Programme for government includes series of announcements on issues ranging from infrastructure projects to unhealthy food

Wednesday 4th September 2019

It might not have the high drama of Westminster, but yesterday’s programme for government – the Scottish Government’s plans for the year ahead – was jam-packed with new policies.

Nicola Sturgeon’s speech focused on the climate crisis but also included significant announcements across health and social care.

Following high-profile issues at the Queen Elizabeth University Hospital in Glasgow and Edinburgh’s Royal Hospital for Sick Children, a new national body to oversee health infrastructure projects and infection control will be established.

Charities campaigning for the rights of people who have spent time in care, welcomed a raft of announcements aimed at boosting the support on offer for care-experienced people.

They include free NHS dental care, a new payment to support employment and more free childcare hours, while siblings taken into care will now be kept together unless there is a compelling reason to do otherwise.

Meanwhile, campaigners said a promised new law to crack down on multi-buy deals on unhealthy foods was “world-leading” – but expressed disappointment the legislation will only be brought to Holyrood in 2020.

On cancer, the first minister committed to more cash for a programme aimed at earlier detection of the disease, amid statistics showing a stubborn diagnosis gap between the richest and poorest remains.

Self-sampling for cervical screening tests will be trialled and £2m will be invested in technology to detect advanced prostate cancer.

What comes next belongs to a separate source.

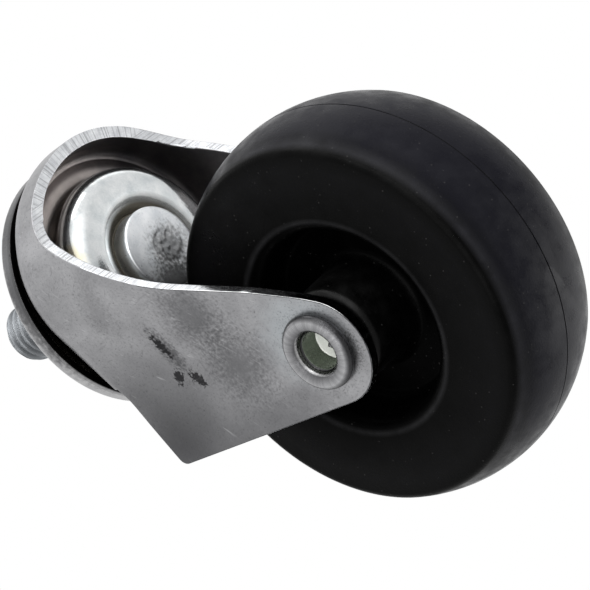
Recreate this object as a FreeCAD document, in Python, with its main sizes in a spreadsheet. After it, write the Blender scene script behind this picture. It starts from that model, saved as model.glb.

Elsewhere, a national brain health centre will be established to research dementia and there was also a commitment to back a ‘large-scale’ project trialling integrated dementia home care.

Health information service NHS 24 will also trial a GP practice triage system in which patients looking for a same-day appointment will be directed to the most appropriate member of the primary care team.

Another announcement on children’s mental health promised 24/7 crisis support, including a text service, as well as community wellbeing services that young people can be referred to or self-refer.

And, despite a lack of movement from UK ministers on the issue, the Scottish Government intends to consult on reforms to drug law in the event the UK Government changes its tune.

This sits alongside an additional £20m and the development of a national opiate replacement therapy programme.

On social care, the government admitted self-directed support – a new way of organising care that gives individuals control over how they are cared for – is ‘not yet fully embedded’.

It pledged to develop a vision for a ‘sustainable’ care home sector, smooth out inconsistencies in care provision and make self-directed support more evenly available.